*** Entries provided

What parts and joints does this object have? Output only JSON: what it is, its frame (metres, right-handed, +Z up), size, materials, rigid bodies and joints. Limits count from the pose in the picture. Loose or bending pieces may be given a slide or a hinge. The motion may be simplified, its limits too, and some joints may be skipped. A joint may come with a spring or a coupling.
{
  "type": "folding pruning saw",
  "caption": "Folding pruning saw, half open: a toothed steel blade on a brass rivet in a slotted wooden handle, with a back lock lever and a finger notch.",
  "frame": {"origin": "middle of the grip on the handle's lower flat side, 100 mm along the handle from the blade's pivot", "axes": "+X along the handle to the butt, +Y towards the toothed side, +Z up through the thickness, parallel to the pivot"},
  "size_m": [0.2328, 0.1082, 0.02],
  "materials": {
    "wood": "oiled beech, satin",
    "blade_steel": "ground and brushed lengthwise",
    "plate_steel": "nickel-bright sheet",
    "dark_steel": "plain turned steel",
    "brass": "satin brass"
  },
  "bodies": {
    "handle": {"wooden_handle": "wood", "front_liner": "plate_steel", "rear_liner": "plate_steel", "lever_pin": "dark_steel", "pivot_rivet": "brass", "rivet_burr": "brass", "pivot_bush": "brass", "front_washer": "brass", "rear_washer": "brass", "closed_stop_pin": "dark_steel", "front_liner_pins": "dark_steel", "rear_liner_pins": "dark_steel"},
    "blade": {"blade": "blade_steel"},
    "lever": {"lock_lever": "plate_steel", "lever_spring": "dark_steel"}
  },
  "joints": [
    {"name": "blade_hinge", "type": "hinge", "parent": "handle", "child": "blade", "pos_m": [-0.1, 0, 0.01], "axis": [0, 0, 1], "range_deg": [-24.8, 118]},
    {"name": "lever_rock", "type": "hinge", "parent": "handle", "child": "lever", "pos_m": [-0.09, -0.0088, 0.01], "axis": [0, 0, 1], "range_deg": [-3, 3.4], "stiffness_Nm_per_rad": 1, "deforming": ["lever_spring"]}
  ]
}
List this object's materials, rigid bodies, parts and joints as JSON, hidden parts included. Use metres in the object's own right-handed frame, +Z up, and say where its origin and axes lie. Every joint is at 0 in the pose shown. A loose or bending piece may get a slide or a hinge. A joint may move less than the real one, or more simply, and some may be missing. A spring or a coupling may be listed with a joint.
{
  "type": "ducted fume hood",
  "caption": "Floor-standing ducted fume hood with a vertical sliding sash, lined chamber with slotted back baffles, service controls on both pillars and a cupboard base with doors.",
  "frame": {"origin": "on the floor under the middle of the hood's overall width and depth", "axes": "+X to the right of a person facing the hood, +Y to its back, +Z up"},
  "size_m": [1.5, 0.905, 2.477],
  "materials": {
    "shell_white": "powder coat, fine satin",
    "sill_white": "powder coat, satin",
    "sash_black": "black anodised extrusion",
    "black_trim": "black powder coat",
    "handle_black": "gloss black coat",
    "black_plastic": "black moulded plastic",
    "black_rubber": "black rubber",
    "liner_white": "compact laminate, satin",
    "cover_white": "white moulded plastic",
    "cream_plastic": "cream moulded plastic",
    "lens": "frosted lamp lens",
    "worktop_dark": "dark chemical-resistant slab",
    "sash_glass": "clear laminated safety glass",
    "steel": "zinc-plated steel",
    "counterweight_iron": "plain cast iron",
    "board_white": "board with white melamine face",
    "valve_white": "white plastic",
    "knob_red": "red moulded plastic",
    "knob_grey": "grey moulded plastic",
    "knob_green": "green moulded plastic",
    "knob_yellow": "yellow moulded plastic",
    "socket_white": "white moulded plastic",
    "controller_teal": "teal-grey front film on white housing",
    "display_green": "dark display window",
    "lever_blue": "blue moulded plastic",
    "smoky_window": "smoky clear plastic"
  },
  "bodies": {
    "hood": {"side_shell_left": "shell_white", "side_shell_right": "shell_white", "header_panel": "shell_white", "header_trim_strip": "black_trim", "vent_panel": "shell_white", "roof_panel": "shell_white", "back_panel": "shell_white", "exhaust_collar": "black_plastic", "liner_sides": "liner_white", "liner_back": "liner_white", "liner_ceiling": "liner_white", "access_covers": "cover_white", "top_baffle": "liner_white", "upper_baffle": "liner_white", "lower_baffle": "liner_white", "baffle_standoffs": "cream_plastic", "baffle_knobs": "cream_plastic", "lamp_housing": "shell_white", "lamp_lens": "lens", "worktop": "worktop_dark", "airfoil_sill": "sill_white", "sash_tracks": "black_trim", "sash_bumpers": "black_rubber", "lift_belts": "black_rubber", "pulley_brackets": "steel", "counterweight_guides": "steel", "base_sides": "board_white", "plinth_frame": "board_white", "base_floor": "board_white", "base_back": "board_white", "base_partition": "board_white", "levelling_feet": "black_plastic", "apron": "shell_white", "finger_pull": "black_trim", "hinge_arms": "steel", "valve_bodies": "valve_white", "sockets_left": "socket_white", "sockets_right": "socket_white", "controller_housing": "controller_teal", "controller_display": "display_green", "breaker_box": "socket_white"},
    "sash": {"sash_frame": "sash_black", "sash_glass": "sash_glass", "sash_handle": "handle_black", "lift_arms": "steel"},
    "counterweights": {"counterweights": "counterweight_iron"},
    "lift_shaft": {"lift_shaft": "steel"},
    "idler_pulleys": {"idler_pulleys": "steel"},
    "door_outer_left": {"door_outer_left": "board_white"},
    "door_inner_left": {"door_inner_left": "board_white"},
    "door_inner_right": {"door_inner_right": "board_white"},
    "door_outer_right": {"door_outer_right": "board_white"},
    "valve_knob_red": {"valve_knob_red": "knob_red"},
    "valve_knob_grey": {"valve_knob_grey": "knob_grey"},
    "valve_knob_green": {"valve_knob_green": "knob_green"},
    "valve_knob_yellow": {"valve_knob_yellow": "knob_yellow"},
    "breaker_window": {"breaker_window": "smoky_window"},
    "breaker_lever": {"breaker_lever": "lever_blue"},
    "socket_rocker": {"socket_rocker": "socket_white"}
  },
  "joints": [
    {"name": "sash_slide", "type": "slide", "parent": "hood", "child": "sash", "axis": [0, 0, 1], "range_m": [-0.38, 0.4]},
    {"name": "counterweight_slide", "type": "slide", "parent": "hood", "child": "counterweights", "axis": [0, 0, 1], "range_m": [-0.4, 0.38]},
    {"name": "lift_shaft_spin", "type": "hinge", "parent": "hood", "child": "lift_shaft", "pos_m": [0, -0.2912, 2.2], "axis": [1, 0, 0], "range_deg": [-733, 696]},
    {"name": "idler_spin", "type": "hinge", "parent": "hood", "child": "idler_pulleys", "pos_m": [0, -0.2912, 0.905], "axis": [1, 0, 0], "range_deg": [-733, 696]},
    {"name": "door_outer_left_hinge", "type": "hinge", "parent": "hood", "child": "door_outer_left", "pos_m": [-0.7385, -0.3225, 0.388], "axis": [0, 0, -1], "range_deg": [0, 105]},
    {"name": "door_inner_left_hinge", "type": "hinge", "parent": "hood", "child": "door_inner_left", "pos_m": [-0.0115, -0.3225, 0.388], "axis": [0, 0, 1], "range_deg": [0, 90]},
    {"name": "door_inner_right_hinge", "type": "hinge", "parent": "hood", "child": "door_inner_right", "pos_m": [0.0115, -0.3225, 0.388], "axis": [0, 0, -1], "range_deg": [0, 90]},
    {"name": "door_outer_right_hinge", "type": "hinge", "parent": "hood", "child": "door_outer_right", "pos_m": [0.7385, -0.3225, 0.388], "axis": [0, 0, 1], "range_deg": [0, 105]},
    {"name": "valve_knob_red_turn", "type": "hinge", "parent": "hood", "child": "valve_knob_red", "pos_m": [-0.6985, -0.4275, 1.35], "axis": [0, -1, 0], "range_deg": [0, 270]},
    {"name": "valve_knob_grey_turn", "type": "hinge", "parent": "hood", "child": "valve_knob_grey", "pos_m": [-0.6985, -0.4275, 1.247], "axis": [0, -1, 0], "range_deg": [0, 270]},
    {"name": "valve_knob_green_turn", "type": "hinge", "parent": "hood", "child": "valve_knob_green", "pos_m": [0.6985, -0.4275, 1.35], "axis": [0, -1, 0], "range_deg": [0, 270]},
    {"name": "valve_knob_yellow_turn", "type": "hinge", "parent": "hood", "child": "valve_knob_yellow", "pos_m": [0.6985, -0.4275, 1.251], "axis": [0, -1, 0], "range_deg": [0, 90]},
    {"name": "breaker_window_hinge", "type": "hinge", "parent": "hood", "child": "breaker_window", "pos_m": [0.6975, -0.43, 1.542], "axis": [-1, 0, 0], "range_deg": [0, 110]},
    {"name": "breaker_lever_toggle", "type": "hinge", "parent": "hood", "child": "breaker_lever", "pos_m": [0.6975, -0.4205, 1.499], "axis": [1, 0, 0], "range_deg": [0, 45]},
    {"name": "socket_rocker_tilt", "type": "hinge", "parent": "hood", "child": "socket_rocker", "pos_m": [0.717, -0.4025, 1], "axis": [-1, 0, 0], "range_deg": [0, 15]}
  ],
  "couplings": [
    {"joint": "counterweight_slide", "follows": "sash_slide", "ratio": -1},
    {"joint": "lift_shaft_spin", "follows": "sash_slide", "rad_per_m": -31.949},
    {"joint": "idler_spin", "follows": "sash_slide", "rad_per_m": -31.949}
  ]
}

******

■ Aim ■
Gather up the lines that contain the word "object".

■ Output ■
What parts and joints does this object have? Output only JSON: what it is, its frame (metres, right-handed, +Z up), size, materials, rigid bodies and joints. Limits count from the pose in the picture. Loose or bending pieces may be given a slide or a hinge. The motion may be simplified, its limits too, and some joints may be skipped. A joint may come with a spring or a coupling.
List this object's materials, rigid bodies, parts and joints as JSON, hidden parts included. Use metres in the object's own right-handed frame, +Z up, and say where its origin and axes lie. Every joint is at 0 in the pose shown. A loose or bending piece may get a slide or a hinge. A joint may move less than the real one, or more simply, and some may be missing. A spring or a coupling may be listed with a joint.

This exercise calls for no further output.